One final issue I would like to briefly touch on is that of a recent so-called “Religious War.” One of the strangest phenomena, perhaps secondly only to “child soldiery”, that has belatedly surfaced on the Liberian social scene is that of a “religious war”. Surely, we hear of such wars in the Middle East between Arabs and Jews, and in places in Africa like Nigeria, Ghana, in North Africa, etc. But in Liberia? Well, perhaps it is one of those things that some members of the warring factions for whom Liberia is really not an original home would like to import into our country. And why do I say so? Because, like many other Liberians, I was born in a Moslem family – in which my parents, my siblings, uncles, aunts and cousins, etc. were and are all Moslems. I am the only Christian of the family. And yet, after all these many years – I’m now over 60years – we have lived (and some have died) together without an incident of a religious quarrel, let alone a religious fight; to say nothing of a religious war. Of course, we have had arguments about the two religions, but never even to the extent of keeping malice with each other. To hear of a “religious war”, therefore, must be a wishful importation of our brothers and sisters from foreign parts, which must not be allowed to take root in our country, where religious co-existence and religious tolerance is the norm. I would stop thus far on this particular issue, as to say anything further would be tantamount to glorifying the notion of a religious war.

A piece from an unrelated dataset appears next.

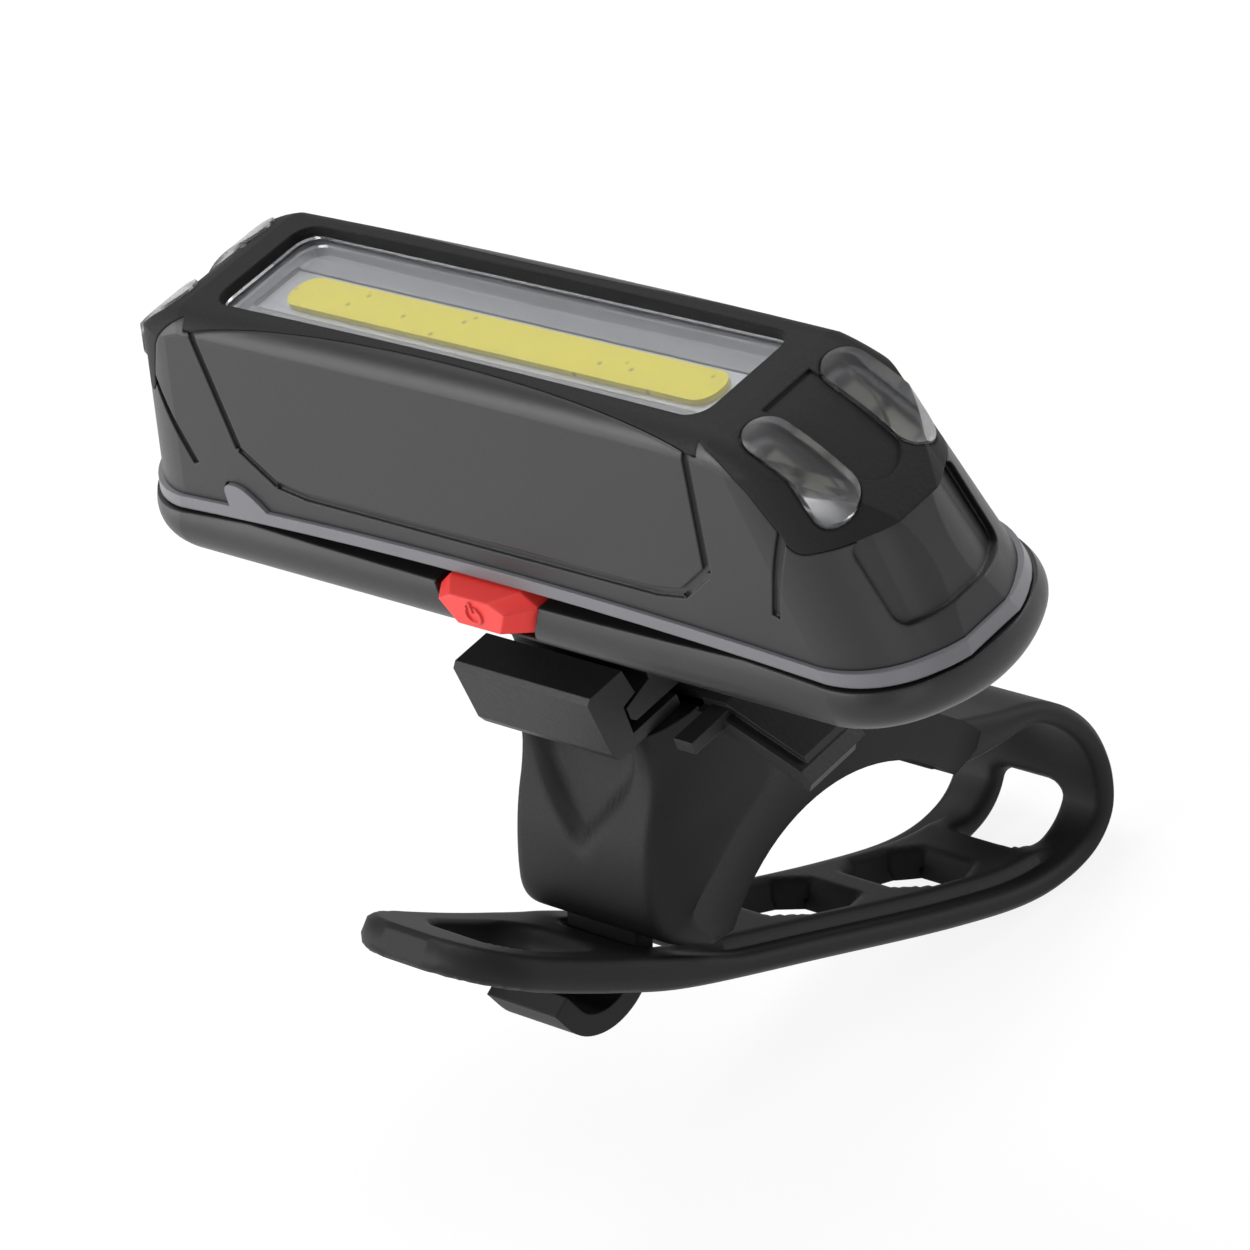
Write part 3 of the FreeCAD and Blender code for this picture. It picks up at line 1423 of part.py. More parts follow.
def build_saddle():
    """The saddle: a neck under the bracket that widens to a seat for the bar."""
    top = base_bottom.value - 0.05
    near_low = yz(-10.8, -59.3)
    seat_start = seat_point(-41.0)
    seat_end = seat_point(59.0)
    edges = [
        Part.LineSegment(yz(9.0, top), yz(-7.2, top)).toShape(),
        spline_edge([yz(-7.2, top), yz(-7.9, -44.6), yz(-10.6, -48.8), yz(-12.4, -52.4),
                     yz(-12.5, -55.8), near_low]),
        Part.LineSegment(near_low, yz(-9.6, -60.6)).toShape(),
        Part.LineSegment(yz(-9.6, -60.6), seat_start).toShape(),
        Part.Arc(seat_start, seat_point(10.0), seat_end).toShape(),
        Part.LineSegment(seat_end, yz(25.6, -61.2)).toShape(),
        spline_edge([yz(25.6, -61.2), yz(22.4, -57.0), yz(16.8, -51.4), yz(11.6, -45.0), yz(9.0, top)]),
    ]
    block = bar_slab(edges, size["saddle_width"].value)
    half = size["saddle_width"].value / 2
    shoulder = size["rail_length"].value / 2 - 0.3
    right = [Vector(shoulder, 0, top + 1), Vector(half - 1.0, 0, -44.0), Vector(half, 0, -50.0),
             Vector(half, 0, -56.0), Vector(half - 0.4, 0, -70.0)]
    left = mirrored(right)
    side = side_slab(Part.__sortEdges__([
        spline_edge(right),
        Part.LineSegment(right[-1], left[-1]).toShape(),
        spline_edge(left),
        Part.LineSegment(left[0], right[0]).toShape(),
    ]), 60)
    return block.common(side)


def strap_route():
    """The strap's outer line from the saddle round the bend and back to the pull tab."""
    return [yz(24.4, -59.6), yz(29.4, -62.3), yz(34.3, -64.7), yz(37.6, -68.0), yz(39.6, -72.2),
            yz(39.8, -76.8), yz(37.9, -80.8), yz(33.4, -82.8), yz(26.4, -82.0), yz(16.6, -77.6),
            yz(1.1, -69.1), yz(-12.8, -61.3), yz(-20.0, -56.2), yz(-27.0, -50.6), yz(-33.8, -44.6)]


def strap_inside(outer, thickness):
    """The strap's inner line, a thickness inward; the root is thicker."""
    inner = []
    for index, point in enumerate(outer):
        before = outer[max(index - 1, 0)]
        after = outer[min(index + 1, len(outer) - 1)]
        run = (after - before).normalize()
        normal = Vector(0, run.z, -run.y)
        extra = max(0.0, 1.0 - index / 3.0) * size["root_extra"].value
        inner.append(point + normal * (thickness + extra))
    return inner


def build_strap():
    """The strap: a band of even width with its slot, holes and rounded pull tab."""
    outer = strap_route()
    inner = strap_inside(outer, size["strap_thickness"].value)
    edges = [
        spline_edge(outer),
        Part.LineSegment(outer[-1], inner[-1]).toShape(),
        spline_edge(inner),
        Part.LineSegment(inner[0], outer[0]).toShape(),
    ]
    return bar_slab(edges, size["strap_width"].value)


def build_plateau():
    """The raised field on the strap's inner side, round its holes."""
    low = strap_inside(strap_route(), size["strap_thickness"].value - 0.6)[8:11]
    high = strap_inside(strap_route(), size["strap_thickness"].value + size["plateau_rise"].value)[8:11]
    edges = [
        spline_edge(low),
        Part.LineSegment(low[-1], high[-1]).toShape(),
        spline_edge(high),
        Part.LineSegment(high[0], low[0]).toShape(),
    ]
    return bar_slab(edges, size["plateau_width"].value)


def tab_corners(tip):
    """The two corners that are cut off the pull tab's end, seen from above."""
    corner = size["tab_corner"].value
    half = size["strap_width"].value / 2
    block = Part.makeBox(2 * half + 2, corner + 4, 60, Vector(-half - 1, tip - 4, -80))
    body = Part.makeBox(2 * half, 40, 60, Vector(-half, tip, -80))
    uprights = [edge for edge in body.Edges
                if abs(edge.tangentAt(edge.FirstParameter).z) > 0.9 and edge.CenterOfMass.y < tip + 1]
    return block.cut(body.makeFillet(corner, uprights))


def upright_hole(points, low, high):
    """A hole through the strap with a six-sided outline seen from above."""
    corners = [Vector(x, y, low) for x, y in points]
    wire = Part.makePolygon(corners + [corners[0]])
    return Part.Face(wire).extrude(Vector(0, 0, high - low))


def build_hook():
    """The hook under the strap: it comes down through the strap's hole and turns up again."""
    thickness = size["hook_thickness"].value
    outer = [yz(-8.6, -58.4), yz(-11.6, -60.4), yz(-15.4, -61.8), yz(-18.2, -62.3), yz(-20.8, -61.7),
             yz(-22.8, -60.1), yz(-24.2, -57.0)]
    inner = []
    for index, point in enumerate(outer):
        before = outer[max(index - 1, 0)]
        after = outer[min(index + 1, len(outer) - 1)]
        run = (after - before).normalize()
        inner.append(point + Vector(0, run.z, -run.y) * thickness)
    edges = [
        spline_edge(outer),
        Part.LineSegment(outer[-1], inner[-1]).toShape(),
        spline_edge(inner),
        Part.LineSegment(inner[0], outer[0]).toShape(),
    ]
    return bar_slab(edges, size["hook_width"].value)


def tongue_groove():
    """The groove in the saddle's top that the latch neck springs down into."""
    top = base_bottom.value + 0.5
    deep = top - 0.5 - size["groove_depth"].value
    start = -size["tongue_hinge"].value - 0.5
    end = size["saddle_width"].value / 2 + 1
    edges = []
    corners = [Vector(start, 0, top), Vector(end, 0, top), Vector(end, 0, deep), Vector(start, 0, top - 1.0)]
    for before, after in zip(corners, corners[1:] + corners[:1]):
        edges.append(Part.LineSegment(before, after).toShape())
    return side_slab(edges, size["tongue_neck"].value / 2 + 0.6)


def hexagon_plan(near, far):
    """Corners of a six-sided strap hole between two places across the bar."""
    middle = (near + far) / 2
    return [(-3.7, near), (3.7, near), (4.9, middle), (3.7, far), (-3.7, far), (-4.9, middle)]


def build_mount_strap():
    """Saddle, strap and hook in one piece, with its openings and the seats of the bracket."""
    strap = build_strap()
    half_slot = size["slot_width"].value / 2
    slot = upright_hole([(-half_slot, 29.5), (half_slot, 29.5), (half_slot, 46.0), (-half_slot, 46.0)], -90, -76.4)
    first = upright_hole(hexagon_plan(14.4, 24.2), -90, -70)
    second = upright_hole(hexagon_plan(0.4, 10.2), -85, -62)
    hook_hole = upright_hole([(-6.2, -7.2), (6.2, -7.2), (6.2, -15.6), (-6.2, -15.6)], -72, -55)
    tab_hole = upright_hole([(-4.6, -21.0), (4.6, -21.0), (4.6, -29.0), (-4.6, -29.0)], -62, -42)
    strap = strap.fuse(build_plateau())
    for cutter in (slot, first, second, hook_hole, tab_hole, tab_corners(strap.BoundBox.YMin)):
        strap = strap.cut(cutter)
    whole = build_saddle().fuse([strap, build_hook()]).removeSplitter()
    bracket = base.Shape.copy()
    bracket.translate(-shift())
    return whole.cut(bracket).cut(tongue_groove())


shape_node("mount_strap", build_mount_strap())


document.recompute()
os.makedirs("parts", exist_ok=True)
for thing in document.Objects:
    if "Invalid" in thing.State or "Error" in thing.State:
        raise RuntimeError(thing.Label + " failed")
for node in nodes:
    if node.Shape.isNull() or not node.Shape.isValid():
        raise RuntimeError(node.Label + " has no valid shape")
for node in nodes:
    node.Shape.exportStep("parts/" + node.Label + ".step")
    print(node.Label, len(node.Shape.Solids), round(node.Shape.Volume, 1))
print(len(nodes), "nodes")
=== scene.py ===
# %% [markdown]
# # A bike light on its rubber strap
# The solids of this light come finished from CAD. This lesson dresses them: it gives each
# plastic, metal and rubber its finish, replaces the plain rubber mount with a softer one
# that is moulded here, and sets up a plain white studio. All lengths are typed in
# millimetres and measured from the top middle of the light, X along it, Y across it and
# Z up, because that is how one would measure the real thing with a calliper.

import bisect
import math

import bmesh
import bpy
from mathutils import Matrix, Vector


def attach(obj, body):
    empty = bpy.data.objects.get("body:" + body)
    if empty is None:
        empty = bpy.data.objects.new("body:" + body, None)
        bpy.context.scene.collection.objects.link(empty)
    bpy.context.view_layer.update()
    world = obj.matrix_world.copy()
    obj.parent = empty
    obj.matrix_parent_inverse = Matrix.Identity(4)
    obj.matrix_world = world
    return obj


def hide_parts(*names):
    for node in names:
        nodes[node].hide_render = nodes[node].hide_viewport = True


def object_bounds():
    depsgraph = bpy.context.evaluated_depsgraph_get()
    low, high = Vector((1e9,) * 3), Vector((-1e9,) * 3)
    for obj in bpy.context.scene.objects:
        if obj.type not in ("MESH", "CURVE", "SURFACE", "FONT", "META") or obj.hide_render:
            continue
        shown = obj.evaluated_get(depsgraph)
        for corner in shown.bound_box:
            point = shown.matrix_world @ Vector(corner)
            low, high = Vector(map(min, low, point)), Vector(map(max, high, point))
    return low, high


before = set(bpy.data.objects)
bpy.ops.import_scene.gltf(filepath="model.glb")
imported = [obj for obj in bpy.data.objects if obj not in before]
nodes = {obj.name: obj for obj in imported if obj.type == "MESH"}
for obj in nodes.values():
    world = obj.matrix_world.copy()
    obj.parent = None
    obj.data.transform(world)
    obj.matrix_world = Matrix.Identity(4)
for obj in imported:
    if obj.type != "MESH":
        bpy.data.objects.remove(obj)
cad_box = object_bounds()
print("pieces from CAD:", len(nodes))

# %% [markdown]
# The frame's origin lies on the axis of the bar that the light is strapped to. One helper
# turns a calliper reading from the light's top into a point of the frame, in metres.
# Another turns a hex colour, as a screen shows it, into the numbers that light uses.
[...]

And now some closing thought. As I lay in my bed one night, having thought quite deeply about the Liberian situation for the past 15 years, I had a dream of my nativity place of Bendaja. For those not familiar with this little town in Cape Mount County, it sits on a hill and is approached by roads leading from four lesser towns and villages: Gbarnga on the South, Boisahn on the North, Guasay on the East and Kpesseh and/or the big motor road on the West; for a crude description at least. [Actually, Bendaja is one of the largest towns in the county]. The dream was about our long drawn civil conflict, a conflict in which the only thing doable by our avowed “redeemers” has been looting, killing of non-combatant civilians, pillaging and burning villages and towns. Standing in the middle of Bendaja town, a group of us saw a blazing fire burning over the town of Gbarnga. It was like hell fire over that town, visible to us in Bendaja. Immediately, pandemonium broke out among the townspeople in Bendaja, most of whom were fishing and harvesting sweet potatoes in and around the swampy river of the Bogbey, on the way to Gbarnga. Everybody suspected the obvious – the rebels have arrived! Those so-called redeemers and saviors, who are unable and unwilling to build a shed, were once more doing what they can do best: destroying a relatively prosperous town that had till then been left in tact. Instinctively, I called to my cousin, Sayan, whose father (my uncle) had been seen going towards Gbarnga, to our village, Nganyagoehun near Bendaja. I yelled to Sayan (Harris Gapi), “You better run and tell your father to come back! The rebels have taken over Gbarnga, and pretty soon they will be coming towards us.”
In the meantime, those digging the potatoes and fishing told each other, “We’d better pack up our fish and potatoes and get out of here before those thieves reach us. We know how unmerciful they can be!” But they were not quick enough. The rebels had already begun descending the hill to the Bogbey. As the people panicked to get away, a lonely, yet very powerful and loud voice bellowed over them: “No! No! Let’s leave everything as is and let those thugs and killers come and have them, if they will! Let nobody run away – instead, let us stand off and see if they will take our wares and kill us as they have done these many years!” As this man spoke, the rebels stood by to listen. They saw the crowd of some 200 persons in a standoffish posture, and the lone, loud voice again spoke, this time to the rebels: “Yes, our brothers and sisters, you have for the past 15 years terrorized us, you have taken our “valuables” as you called our meager possessions. You have never built even a hut in our villages and towns which you have wantonly burned. So we are not going to run from you any more. We are tired of running! And since you seem to consider it a divine ordinance to wreak havoc upon your own kin, your own country men and do to us as you have done to us in the past 15 years, we have decided today to let you have all our fish and potatoes, and on top of it all, kill us if you think it is the right thing to do.” So saying, the voice disappeared without my recognizing from whom it came. Then as if by God’s command, the rebels dropped their weapons one by one and mingled with the crowd, hugging them as brothers and sisters would do. They refused to have anything to do with the fish and potatoes the townspeople had gathered. And there was peace, forgiveness, and reconciliation everywhere in Bendaja and the other towns nearby. And those of us who saw it, Moslems and Christians, together said simultaneously, Amen! Amina!
Though some readers may think this a cooked up story, I must tell them in all honesty, it is a true dream I have had. It is a dream I think that bears an important message for the people of Liberia everywhere – combatants, non-combatants, those who physically took part in the atrocities and those who did not. To me, the underlying message is: The time for fighting and for war is over. It is now time for peace, a time to forgive each other and to reconcile our differences. And anyone who considers himself/herself a true citizen of Liberia should see a great deal of sense in this. Above all, our leaders must lay aside the kind of excessive greed and selfish attitude that has pervaded our country for more than a century. Towards this end also, those that will participate as voters in coming elections must look at, above and beyond the myriad candidates for the Presidency during next year’s elections and give our bleeding country and its deprived citizens that man, or that woman in whom they see genuine leadership qualities, one whom they think will heal our wounds and build our country.